Requirements: Take the data below and extract the lines from the one with "obj.data.transform(world)" to the one with "bpy.context.scene.collection.objects.link(rigid_bodies[body])", inclusive, exactly as written.

Data excerpt:

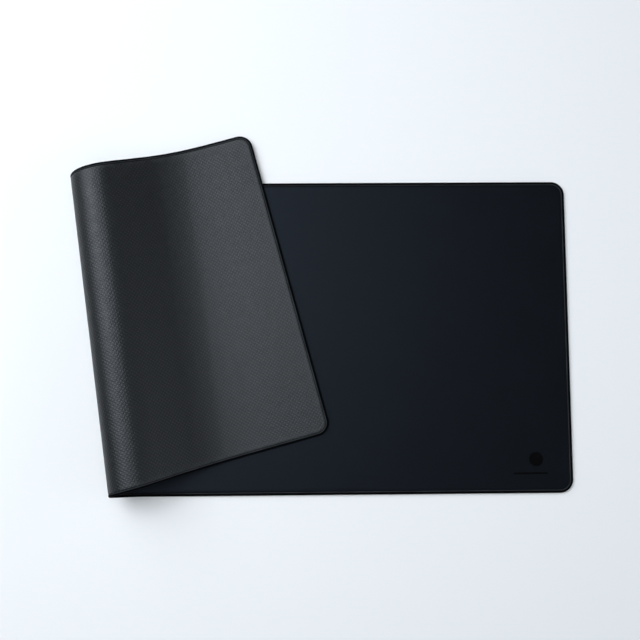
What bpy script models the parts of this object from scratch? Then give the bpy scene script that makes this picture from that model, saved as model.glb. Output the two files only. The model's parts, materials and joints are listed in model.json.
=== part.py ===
"""A rubber-backed cloth desk mat with a stitched edge, its left third folded over to the right.

The mat is laid out flat first: +X along its length, +Y to the rear, +Z up, with the origin at the
middle of the unfolded mat on the surface that it lies on. It is then bent along parallel fold lines.
Between two fold lines the mat is a stiff strip, and each strip hangs on the empty of its own fold
line, which is a child of the empty before it. Turning those empties back to zero unrolls the mat.
"""

import math

import bmesh
import bpy
from mathutils import Quaternion, Vector

# The unfolded mat, in metres
LENGTH = 0.900
WIDTH = 0.400
CORNER_RADIUS = 0.017
ARC_STEPS = 8

# Its layers, from the surface that it lies on upwards
RUBBER_THICKNESS = 0.0029
CLOTH_THICKNESS = 0.0008
GAP = 0.0003
FACE_HEIGHT = RUBBER_THICKNESS + GAP + CLOTH_THICKNESS

# The stitched edge
STITCH_WIDTH = 0.0046
STITCH_HEIGHT = 0.0043
STITCH_ROUNDING = 0.0012
ROUNDING_STEPS = 2

# The fold. A line's place is its distance from the mat's middle along X, and every line leans
# to the left from the front edge to the rear edge.
FOLD_START = -0.103
FOLD_LEAN = 0.053
LOOP_LENGTH = 0.145
LOOP_TURN = math.radians(213)
LOOP_LINES = 11
LANDING_LINES = 3

# The mat bends between its two layers, and the folded panel lies stitching on stitching.
FOLD_HEIGHT = RUBBER_THICKNESS + GAP / 2
PANEL_RISE = 2 * (STITCH_HEIGHT - FOLD_HEIGHT) + GAP

# The printed mark near the front right corner
MARK_CENTRE = (0.4032, -0.1574)
MARK_DIAMETER = 0.018
MARK_STEPS = 48
MARK_THICKNESS = 0.0002
MARK_GAP = 0.0001

# Colour, roughness and metallic value of each material
FINISHES = {
    "face_cloth": ((0.010, 0.012, 0.017), 0.85, 0.0),
    "rubber_base": ((0.045, 0.047, 0.050), 0.55, 0.0),
    "edge_stitching": ((0.016, 0.017, 0.020), 0.70, 0.0),
    "corner_mark": ((0.003, 0.003, 0.004), 0.50, 0.0),
}

LEAN_COSINE = WIDTH / math.hypot(WIDTH, FOLD_LEAN)
FOLD_AXIS = Vector((-FOLD_LEAN, WIDTH, 0)).normalized()
HALF_LENGTH = LENGTH / 2
HALF_WIDTH = WIDTH / 2


def clear_scene():
    for thing in list(bpy.data.objects):
        bpy.data.objects.remove(thing)


def make_materials():
    """One Principled material for each kind of piece."""
    materials = {}
    for name, (colour, roughness, metallic) in FINISHES.items():
        material = bpy.data.materials.new(name)
        material.use_nodes = True
        shader = material.node_tree.nodes["Principled BSDF"]
        shader.inputs["Base Color"].default_value = (*colour, 1)
        shader.inputs["Roughness"].default_value = roughness
        shader.inputs["Metallic"].default_value = metallic
        materials[name] = material
    return materials


# Where the mat bends


def lobe(count):
    """Shares of a stretch at which a bend that swells and fades like a half sine has turned by
    equal steps."""
    return [math.acos(1 - (2 * i + 1) / count) / math.pi for i in range(count)]


def rise_of(places, turns):
    """Height of the last line over the first once every line is bent."""
    height = 0
    heading = 0
    for i in range(len(places) - 1):
        heading += turns[i]
        height += (places[i] - places[i + 1]) * LEAN_COSINE * math.sin(heading)
    return height


def fold_lines():
    """Each line's place and turn, from the main panel to the folded panel.

    The loop turns past half a turn, and the landing turns the rest back, so that the folded panel
    lies parallel to the main panel. The landing is as long as brings it down to PANEL_RISE.
    """
    landing_turn = LOOP_TURN - math.pi
    turns = [LOOP_TURN / LOOP_LINES] * LOOP_LINES
    turns += [-landing_turn / LANDING_LINES] * LANDING_LINES

    def places(landing_length):
        loop = [FOLD_START - LOOP_LENGTH * share for share in lobe(LOOP_LINES)]
        landing_start = FOLD_START - LOOP_LENGTH
        return loop + [landing_start - landing_length * share for share in lobe(LANDING_LINES)]

    rise_at_zero = rise_of(places(0), turns)
    rise_per_metre = rise_of(places(1), turns) - rise_at_zero
    landing_length = (PANEL_RISE - rise_at_zero) / rise_per_metre
    return list(zip(places(landing_length), turns))


def clearance(turn):
    """Half the width of the slot along a line, so that the layer inside the bend has room."""
    inner_layer = STITCH_HEIGHT - FOLD_HEIGHT if turn > 0 else FOLD_HEIGHT
    return GAP / 2 + inner_layer * math.tan(abs(turn) / 2)


def add_fold_empties(lines, collection):
    """The chain of empties: the first holds the main panel, and each other one is at a fold line."""
    here = Vector((0, 0, 0))
    chain = [add_empty("main_panel", here, None, collection)]
    corners = [here]
    for number, (place, turn) in enumerate(lines, 1):
        there = Vector((place, 0, FOLD_HEIGHT))
        empty = add_empty(f"fold_line_{number:02d}", there - here, chain[-1], collection)
        empty.rotation_quaternion = Quaternion(FOLD_AXIS, turn)
        chain.append(empty)
        corners.append(there)
        here = there
    return list(zip(chain, corners))


def add_empty(name, location, parent, collection):
    empty = bpy.data.objects.new(name, None)
    empty.empty_display_size = 0.02
    empty.rotation_mode = "QUATERNION"
    empty.location = location
    empty.parent = parent
    collection.objects.link(empty)
    return empty


# Outlines in the flat layout. An edge is a list of points from the front to the rear.


def cut_edge(place, offset, front, rear):
    """The cut along a fold line, moved sideways by offset."""
    return [(place - FOLD_LEAN * y / WIDTH + offset, y) for y in (front, rear)]


def round_end(side, inset):
    """The mat's right (side 1) or left (side -1) end with its two corners, inset from the outline."""
    radius = CORNER_RADIUS - inset
    across = HALF_LENGTH - CORNER_RADIUS
    along = HALF_WIDTH - CORNER_RADIUS
    points = []
    for centre_y, first in ((-along, -90), (along, 0)):
        for step in range(ARC_STEPS + 1):
            angle = math.radians(first + 90 * step / ARC_STEPS)
            x = across + radius * math.cos(angle)
            y = centre_y + radius * math.sin(angle)
            points.append((side * x, y))
    return points


class Panel:
    """A stretch of the mat between two fold lines, or between a fold line and an end."""

    def __init__(self, lines, number):
        self.right = lines[number - 1] if number > 0 else None
        self.left = lines[number] if number < len(lines) else None

    def right_edge(self, front, rear, inset):
        if self.right is None:
            return round_end(1, inset)
        place, turn = self.right
        return cut_edge(place, -clearance(turn), front, rear)

    def left_edge(self, front, rear, inset):
        if self.left is None:
            return round_end(-1, inset)
        place, turn = self.left
        return cut_edge(place, clearance(turn), front, rear)

    def sheet(self, inset):
        """The outline of a layer that ends inset from the mat's own outline."""
        reach = HALF_WIDTH - inset
        return self.right_edge(-reach, reach, inset) + self.left_edge(-reach, reach, inset)[::-1]

    def straight_stitching(self, side):
        """The two long edges of the stitching at the front (side -1) or the rear (side 1)."""
        inner = side * (HALF_WIDTH - STITCH_WIDTH)
        outer = side * HALF_WIDTH
        right = self.right_edge(inner, outer, 0)
        left = self.left_edge(inner, outer, 0)
        return [right[1], left[1]], [right[0], left[0]]

    def end_stitching(self):
        """The two long edges of the stitching that runs round the panel's end."""
        sides = []
        for inset in (0, STITCH_WIDTH):
            reach = HALF_WIDTH - inset
            if self.right is None:
                cut = self.left_edge(-reach, reach, inset)
                end = self.right_edge(-reach, reach, inset)
            else:
                cut = self.right_edge(-reach, reach, inset)
                end = self.left_edge(-reach, reach, inset)
            sides.append([cut[0], *end, cut[1]])
        return sides


# Solids


def extrude_outline(outline, low, high):
    """A closed prism from low to high over a flat outline."""
    solid = bmesh.new()
    floor = solid.faces.new([solid.verts.new((x, y, low)) for x, y in outline])
    grown = bmesh.ops.extrude_face_region(solid, geom=[floor])["geom"]
    roof = [thing for thing in grown if isinstance(thing, bmesh.types.BMVert)]
    bmesh.ops.translate(solid, verts=roof, vec=(0, 0, high - low))
    bmesh.ops.recalc_face_normals(solid, faces=solid.faces)
    return solid


def round_long_edges(solid, long_sides, radius):
    """Rounds the level edges that run along the stitching, but not its cut ends."""
    keys = [{(round(x, 6), round(y, 6)) for x, y in side} for side in long_sides]
    chosen = []
    for edge in solid.edges:
        a, b = (vertex.co for vertex in edge.verts)
        level = abs(a.z - b.z) < 1e-6
        if level and any({(round(p.x, 6), round(p.y, 6)) for p in (a, b)} <= side for side in keys):
            chosen.append(edge)
    bmesh.ops.bevel(solid, geom=chosen, offset=radius, segments=ROUNDING_STEPS,
                    profile=0.5, affect="EDGES", clamp_overlap=True)


def add_solid(name, solid, material, holder, collection):
    """Makes an object of a solid in the flat layout, hung on an empty that is at holder's corner."""
    parent, corner = holder
    bmesh.ops.translate(solid, verts=solid.verts, vec=-corner)
    mesh = bpy.data.meshes.new(name)
    solid.to_mesh(mesh)
    solid.free()
    mesh.materials.append(material)
    thing = bpy.data.objects.new(name, mesh)
    thing.parent = parent
    collection.objects.link(thing)
    return thing


def add_layers(label, panel, holder, materials, collection):
    """The rubber base and the face cloth of one panel."""
    outline = panel.sheet(STITCH_WIDTH + GAP)
    rubber = extrude_outline(outline, 0, RUBBER_THICKNESS)
    add_solid(f"rubber_base_{label}", rubber, materials["rubber_base"], holder, collection)
    cloth = extrude_outline(outline, RUBBER_THICKNESS + GAP, FACE_HEIGHT)
    add_solid(f"face_cloth_{label}", cloth, materials["face_cloth"], holder, collection)


def add_stitching(name, sides, holder, materials, collection):
    """A run of the stitched edge between its two long edges."""
    outer, inner = sides
    solid = extrude_outline(outer + inner[::-1], 0, STITCH_HEIGHT)
    round_long_edges(solid, sides, STITCH_ROUNDING)
    thing = add_solid(name, solid, materials["edge_stitching"], holder, collection)
    thing.data.shade_smooth()
    thing.data.set_sharp_from_angle(angle=math.radians(40))


def add_mark(holder, materials, collection):
    """A plain round print."""
    x, y = MARK_CENTRE
    outline = []
    for step in range(MARK_STEPS):
        turn = 2 * math.pi * step / MARK_STEPS
        outline.append((x + MARK_DIAMETER / 2 * math.cos(turn), y + MARK_DIAMETER / 2 * math.sin(turn)))
    low = FACE_HEIGHT + MARK_GAP
    solid = extrude_outline(outline, low, low + MARK_THICKNESS)
    add_solid("corner_mark", solid, materials["corner_mark"], holder, collection)


def build_mat():
    clear_scene()
    collection = bpy.data.collections.new("desk_mat")
    bpy.context.scene.collection.children.link(collection)
    materials = make_materials()
    lines = fold_lines()
    holders = add_fold_empties(lines, collection)
    last = len(lines)
    for number, holder in enumerate(holders):
        panel = Panel(lines, number)
        label = {0: "main", last: "folded"}.get(number, f"strip_{number:02d}")
        add_layers(label, panel, holder, materials, collection)
        if number in (0, last):
            name = f"edge_stitching_{label}"
            add_stitching(name, panel.end_stitching(), holder, materials, collection)
            continue
        for place, side in (("front", -1), ("rear", 1)):
            name = f"edge_stitching_{place}_{number:02d}"
            add_stitching(name, panel.straight_stitching(side), holder, materials, collection)
    add_mark(holders[0], materials, collection)


build_mat()
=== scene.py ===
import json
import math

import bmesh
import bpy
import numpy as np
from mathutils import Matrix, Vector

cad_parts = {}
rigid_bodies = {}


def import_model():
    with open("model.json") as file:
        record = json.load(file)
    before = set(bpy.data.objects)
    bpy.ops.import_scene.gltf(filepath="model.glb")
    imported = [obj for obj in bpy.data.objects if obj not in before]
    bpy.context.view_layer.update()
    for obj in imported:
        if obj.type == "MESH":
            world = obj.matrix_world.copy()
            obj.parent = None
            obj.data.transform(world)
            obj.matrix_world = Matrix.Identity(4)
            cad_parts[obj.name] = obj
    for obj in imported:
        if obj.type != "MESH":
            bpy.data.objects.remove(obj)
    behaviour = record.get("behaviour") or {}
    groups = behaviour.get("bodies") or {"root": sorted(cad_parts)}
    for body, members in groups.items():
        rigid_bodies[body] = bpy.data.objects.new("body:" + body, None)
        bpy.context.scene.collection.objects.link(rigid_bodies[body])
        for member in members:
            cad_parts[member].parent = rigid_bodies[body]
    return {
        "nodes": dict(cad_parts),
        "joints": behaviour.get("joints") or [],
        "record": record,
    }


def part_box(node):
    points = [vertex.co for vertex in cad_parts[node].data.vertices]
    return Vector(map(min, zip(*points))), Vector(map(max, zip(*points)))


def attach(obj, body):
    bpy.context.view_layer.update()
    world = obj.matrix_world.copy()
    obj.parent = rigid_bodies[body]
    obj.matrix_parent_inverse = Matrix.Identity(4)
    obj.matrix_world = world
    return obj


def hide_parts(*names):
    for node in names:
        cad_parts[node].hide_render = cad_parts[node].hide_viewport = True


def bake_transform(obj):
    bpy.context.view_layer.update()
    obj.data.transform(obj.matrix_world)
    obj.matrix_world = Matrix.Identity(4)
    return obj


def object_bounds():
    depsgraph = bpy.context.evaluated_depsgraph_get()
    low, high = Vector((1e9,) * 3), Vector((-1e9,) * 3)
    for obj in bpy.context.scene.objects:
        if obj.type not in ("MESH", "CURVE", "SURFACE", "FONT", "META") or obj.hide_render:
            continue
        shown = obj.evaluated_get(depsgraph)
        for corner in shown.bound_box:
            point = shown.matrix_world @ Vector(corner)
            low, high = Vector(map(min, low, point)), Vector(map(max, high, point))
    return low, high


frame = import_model()

# The looks of a stitched desk mat whose left third is folded over.
#
# Every piece is first laid out flat: +X along the mat, +Y to the rear, +Z up, the origin at the
# middle of the unfolded mat. Then it is taken to its place at rest. The main panel stays where it
# is, and each hinge of the frame bends one stretch of the mat, from halfway to the hinge before it
# to halfway to the hinge after it. A stretch is named for its hinge, and is tied to neither of the
# bodies that the hinge joins.

CAD_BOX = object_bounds()
JOINTS = frame["joints"]
RATIOS = {c["joint"]: c["ratio"] for c in frame["record"]["behaviour"]["couplings"]}

# The fold lines, which lean a little from the mat's own +Y, and the way across them to the left
FOLD_AXIS = -Vector(JOINTS[0]["axis"])
LEAN_COSINE = FOLD_AXIS.y
LEAN_SLOPE = -FOLD_AXIS.x / FOLD_AXIS.y
LEFTWARD = np.array((-FOLD_AXIS.y, FOLD_AXIS.x, 0))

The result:
            obj.data.transform(world)
            obj.matrix_world = Matrix.Identity(4)
            cad_parts[obj.name] = obj
    for obj in imported:
        if obj.type != "MESH":
            bpy.data.objects.remove(obj)
    behaviour = record.get("behaviour") or {}
    groups = behaviour.get("bodies") or {"root": sorted(cad_parts)}
    for body, members in groups.items():
        rigid_bodies[body] = bpy.data.objects.new("body:" + body, None)
        bpy.context.scene.collection.objects.link(rigid_bodies[body])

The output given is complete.